A more balanced Pravda?

Posted: May 22, 2005 12:00 AM

When I think about the Corporation for Public Broadcasting, I can't help but think of Pravda, the official newspaper and mouthpiece of the Communist Party back in the days of the Soviet Union.

Now, don't get me wrong. It really isn't any of the similarities in their ideological bent that connects them in my mind. Rather, it is the concept underlying both, the idea that the government ought to be in the news business, the documentary business, or even the entertainment business.

When government is involved in producing or subsidizing news coverage or political and historical documentaries ? even entertainment ? it amounts to state-supported propaganda. And that conjures up Pravda.

But unlike Pravda, the Public Broadcasting Service and National Public Radio are still around. (Well, Pravda is too, in a sense. Boris Yeltsin shut it down as a state-run paper in 1992, but it was reborn, both in print and online ? neither state-owned.) Granted, PBS and NPR are also less state subsidized than they once were, but taxpayers' money is still provided through the Corporation for Public Broadcasting (CPB).

The CPB is supposedly a private corporation, chartered by Congress to help fund PBS and NPR, but it receives tax dollars. That seems to take the "private" out of being private.

Conservatives have long complained about a left-wing bias at PBS and NPR, something CPB's new chairman, Kenneth Y. Tomlinson, is trying to do something about. Mr. Tomlinson is a not socialist (at least not on purpose); he's not even a liberal. He is a conservative.

Tomlinson headed the Voice of America during the Reagan Administration. He was appointed to the board of the Corporation for Public Broadcasting in 2000 by President Clinton, and then named chairman of the board by President Bush in 2003. (The fact that the board members are appointed and promoted by the president is a bit unusual for private corporations, too.)

But Tomlinson has created a bit of a firestorm because he wants more balance from PBS and NPR. That these two networks show a left-wing bias is gospel truth on the right, but remains hotly disputed by those at PBS and NPR. And a poll conducted by CPB in 2003 found that 36 percent of Americans think PBS news coverage of President Bush was "fair and balanced," while 18 percent thought it was not and 46 percent had no opinion. Of course, only 8 percent of Americans watch PBS.

That some folks or most folks or nearly everyone fails to see a bias in public TV and radio matters not at all to me. Part of my day job is dealing with the media and that requires some consideration of where media outlets and personalities are coming from. I've been interviewed countless times by people at PBS or NPR. There is no slant more socialistic, and more consistently so.

This has never surprised me. Publicly funded media is socialistic, so it doesn't seem odd at all that those working for such entities might have a stronger belief in socialism than even the very liberal folks at privately owned big media outlets.

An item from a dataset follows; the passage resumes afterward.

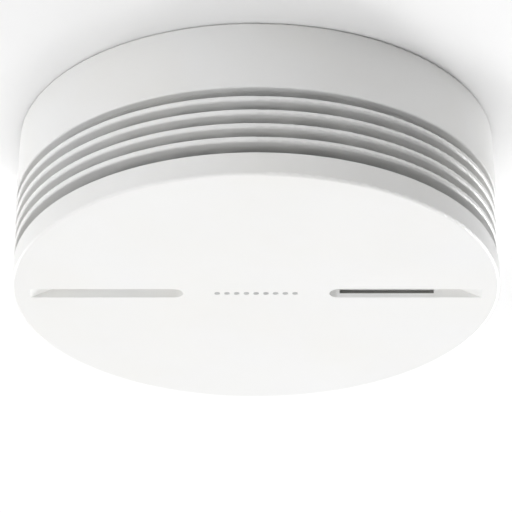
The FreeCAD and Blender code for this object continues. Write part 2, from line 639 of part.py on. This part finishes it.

There is bias in news reporting and there always will be. That's hardly the problem. The problem is forcing people to pay for the bias and propaganda with which they disagree. As Jefferson once wrote, "To compel a man to furnish contributions of money for the propagation of opinions which he disbelieves and abhors, is sinful and tyrannical."

This sort of tyranny has become a fixation on the left. Leftist artists cannot seem to enjoy their craft without the controversy that comes from forcing people who are offended by it to pay the bill. Leftists also want public financing of political campaigns, so that Americans are forced to pay to promote political views they oppose. Of course, this could just be a pragmatic decision based on the realization that they cannot raise funds voluntarily.

And too, the liberals who predominate at PBS and NPR are likely much happier pretending that they work in a commercial-free sector where they can escape having to do programming based on what customers with their filthy money might desire. This is a charade, of course, since ads from big corporations make up a huge chunk of PBS's support. But still, they do pretend.

And so when someone suggests public TV and radio must pay attention to those paying the bills ? taxpayers in this case ? they resist.

"This is not a controversy I brought to public broadcasting" Chairman Tomlinson recently told The Washington Post. "All I'm trying to do is advocate that both sides be fairly represented. There is a perception among a lot of politically sophisticated people that that balance is not always there."

Mr. Tomlinson has a strong point, of course. Just the wrong point.

First, he suggests that every political or cultural issue has just two sides. The world is more complex than that. Which is why the free-market has produced an enormous array of media choices. All funded by individuals voluntarily investing to reach an audience that doesn't have to pay for it unless people freely choose to do so.

Second, Tomlinson embraces the concept that the government ought to be in the business of media. Whether government funding creates a left-wing or a right-wing bias, it is not just money wasted, it is money that undercuts the free marketplace of ideas.

Mr. Tomlinson says that "a lot of my friends are against taxpayer support." Now, I don't know Mr. Tomlinson from the Man in the Moon, but I certainly like his friends. (And they'd no doubt like my Common Sense e-letter.)

Let's cut the cord between government and media. Let's end taxpayer subsidies for TV and radio ? and columnists, for that matter ? forever. We don't need a more balanced Pravda. We need to make Pravda, PBS, and NPR private.